My point yesterday wasn’t that Cruz is a Rubio clone, but that his policy views on Iran (and North Korea) are already known, and they aren’t very good. Cruz should get credit for wanting to end U.S. involvement in Afghanistan and opposing the NDAA, but that doesn’t seem to change anything I said yesterday. Lee said in December 2011 that the “jury is still out on Iraq and Afghanistan.” Saying that the “jury is still out” doesn’t reflect enthusiasm, but then only a handful of fanatics still express enthusiasm for these wars. The jury isn’t still out on Iraq. The Iraq war was a disaster for the people of Iraq and for America. That shouldn’t be too difficult to acknowledge at this point.

I was interested to go back and see what substantive criticisms Lee made against the Libyan war. It turns out there wasn’t much to them:

“I’m frustrated by our involvement in Libya,” Lee says. “We’ve never to this day heard the president provide a military explanation” as opposed to a humanitarian one.

That doesn’t tell us much. Is Lee opposed to humanitarian intervention on principle, or just in most cases, or only when an administration fails to explain it to his satisfaction? Does this tell us anything about his willingness to support military action against Iran? It doesn’t seem to do that. We have learned the hard way over the last thirteen years that most Republican opponents of Democratic humanitarian interventions prove to be quite willing to support starting far more dangerous and costly wars.

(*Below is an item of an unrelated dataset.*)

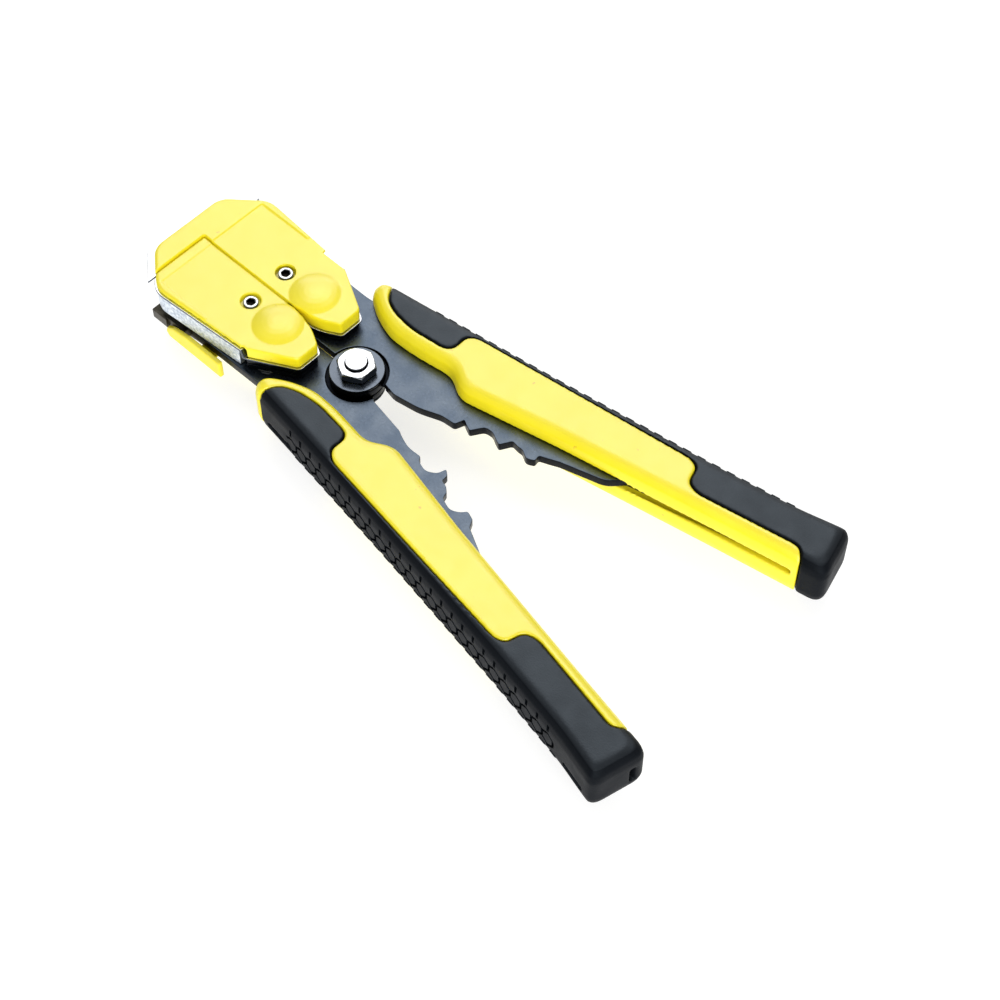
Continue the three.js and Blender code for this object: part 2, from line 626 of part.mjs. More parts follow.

P.S. I realize that Antle’s “larger point was that these senators would be more reliable than past Republican leaders when it came to limiting the domestic functions of the federal government.” I don’t dispute that, and I have no evidence that would lead me to think that he’s wrong on this point. It remains to be seen whether they will view U.S. foreign policy activism with as much skepticism, but as far as Iran policy is concerned the signs are not encouraging.